External R&D Acquisition and Product Innovation
|Title||External R&D Acquisition and Product Innovation|
|Publication Type||Working Paper|
|Year of Publication||2019|
|Authors||Carboni, OA, Medda, G|
|ISBN Number||978 88 68512 163|
|Keywords||External R&D, innovation performance, IV model, research partners|
The outsourcing of R&D activities is considered an important way to acquire external technological information that can be integrated into a firm’s own knowledge endowment. Given the complex relationship between R&D partnerships and innovation performance, it becomes of paramount importance for scholars, managers and policy-makers to understand whether and how outsourcing benefits the firm. This paper tries to assess the impact that external sources of R&D may have on product innovation, differentiating between R&D supplied by universities and other companies. The empirical analysis is based on a large and representative sample of European manufacturing companies. The analysis considers R&D an endogenous decision in investigating its effect on product innovation.

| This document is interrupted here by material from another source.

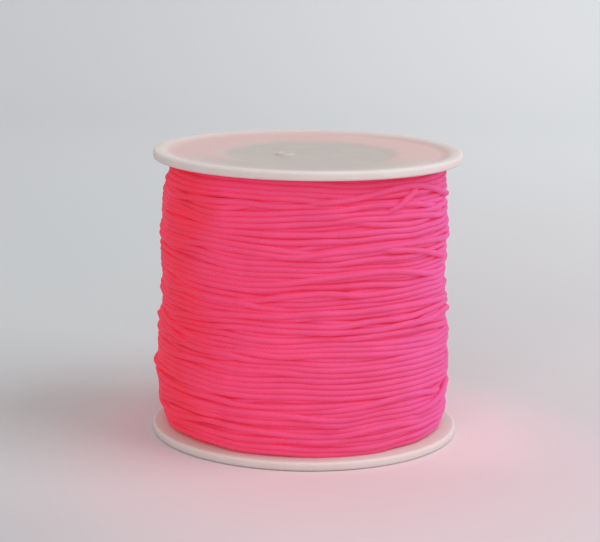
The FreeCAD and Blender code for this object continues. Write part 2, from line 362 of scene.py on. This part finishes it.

An instrumental variable two-step estimation method is employed to deal with this issue. The results suggest that R&D intensity, or the share of R&D acquired from external sources, has a positive and significant effect on product innovation. Furthermore, we find evidence of an inverse U-shaped relationship between R&D outsourcing and innovation, meaning that on average, costs start to outweigh benefits as the R&D collaboration projects increase. We also estimate high returns from R&D acquired from universities on the probability to achieve product innovations, while having firms in the same group as research partners has the largest effect on innovative product sales. The results have straightforward implications for the practice of R&D managers. In order to gain advantages from partnership in research, innovation managers need to jointly exploit these different types of collaboration activities and their potential synergies. Given that the innovative firms in the sample desire additional credit which actually they do not obtain, R&D managers should also be concerned with the financing sources firms have access to. Finally, the analysis suggests that managers ought to identify the appropriate level of external acquisition in order to fully benefit on innovation.